On appeal, Valley Meat argues it was wrongfully enjoined because it was a “prevailing party” after the district court denied a permanent injunction. But there has never been a ruling that Valley Meat was wrongfully enjoined. Although the district court denied a permanent injunction, we vacated that order. We did so after concluding the appeal was moot both because Valley Meat had withdrawn its application for inspection and because Congress had defunded FSIS equine inspections, thereby again prohibiting commercial equine slaughter in the United States. The purpose of vacating the order was to preclude it “from spawning any legal consequences,” Rio Grande Silvery Minnow v. Bureau of Reclamation, 601 F.3d 1096, 1132 (10th Cir. 2010). We accordingly reject Valley Meat's suggestion that the district court's order denying a permanent injunction can be relied upon to show wrongful enjoinment.
Valley Meat has also failed to point us to any place in the record where it sought a determination, from either the district court or this court, that it had been wrongfully restrained. Valley Meat instead focuses on the damages it claims to have sustained from the injunction, to argue the district court improperly denied recovery.
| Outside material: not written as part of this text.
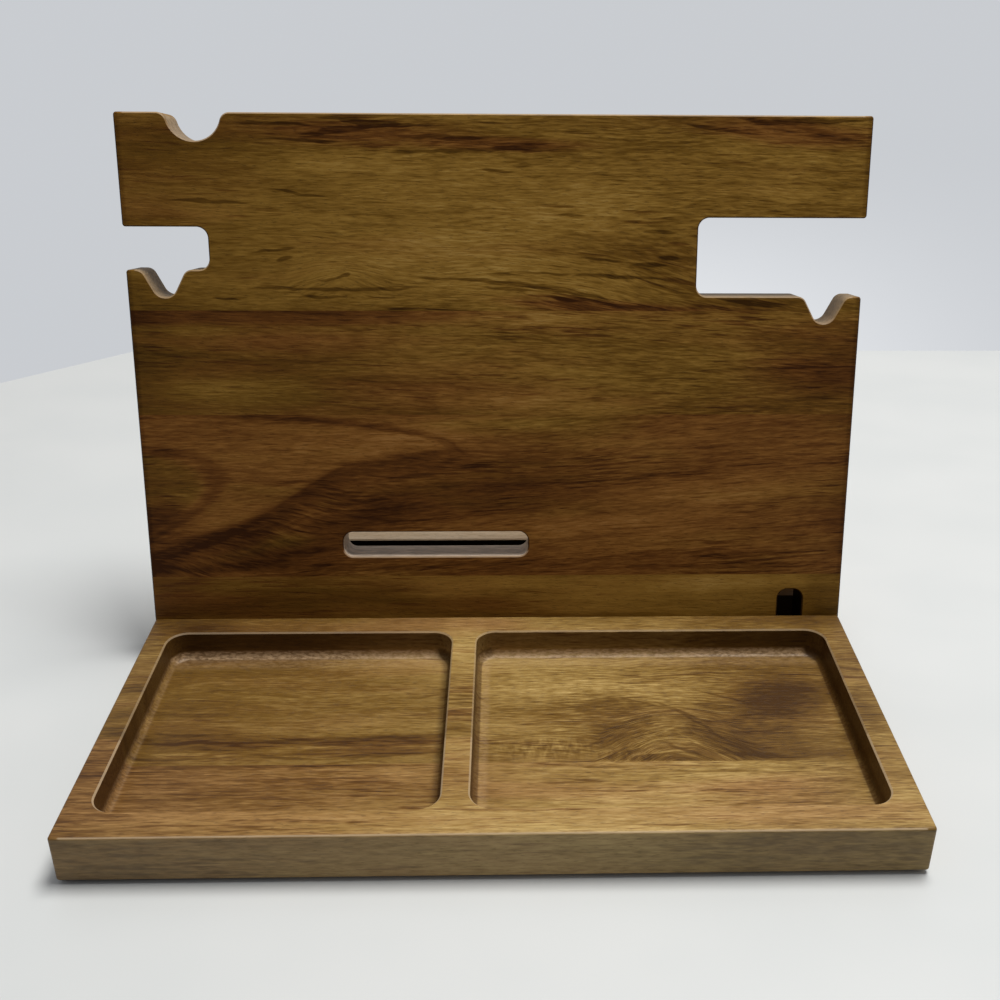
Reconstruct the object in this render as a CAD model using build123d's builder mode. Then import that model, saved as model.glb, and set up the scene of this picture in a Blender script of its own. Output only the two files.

Valley Meat contends that “[i]ssuance of the bond to compensate for [Valley Meat's] damages is a collateral matter which the District Court continued to have jurisdiction to resolve.” And it points to the district court's finding at the bond hearing that Valley Meat would “suffer harm and injury by virtue of the temporary restraining order.... The amount of these damages and losses are ascertainable.” Even if Valley Meat did suffer damages as a result of the TRO, it cannot recover against the bond unless it first shows wrongful enjoinment. As discussed, it has failed to do so.
Accordingly, the district court did not abuse its discretion in denying recovery against the injunction bond because there was never a ruling that Valley Meat was wrongfully enjoined. This conclusion alone is enough to affirm the district court's decision.
III. CONCLUSION
The district court did not abuse its discretion in concluding that Valley Meat could not collect damages where there had been no finding that it was wrongfully enjoined. We therefore AFFIRM the district court's denial of Valley Meat's motion to recover damages against the injunction bond.
Footnotes
1 A third facility, Rains Natural Meats, applied for inspection, but FSIS was not able to issue a grant of inspection before the initiation of this lawsuit.
2 Rains Natural Meats also intervened, but was not subject to the TRO.
3 Responsible Transportation does not join in the appeal.
4 Valley Meat mentions this case in its Opening Brief, but does so for an unrelated proposition.
5 The district court found that while Valley Meat “failed to profit from [its] investment in a controversial, high-risk, and ultimately evanescent business during the few months when it may otherwise have been permitted, the record is unclear regarding whether the Court's TRO alone was responsible for this situation.... The record is also unclear regarding whether Valley Meat's ... lost profits, even if proximately caused by the TRO, were as high as predicted.”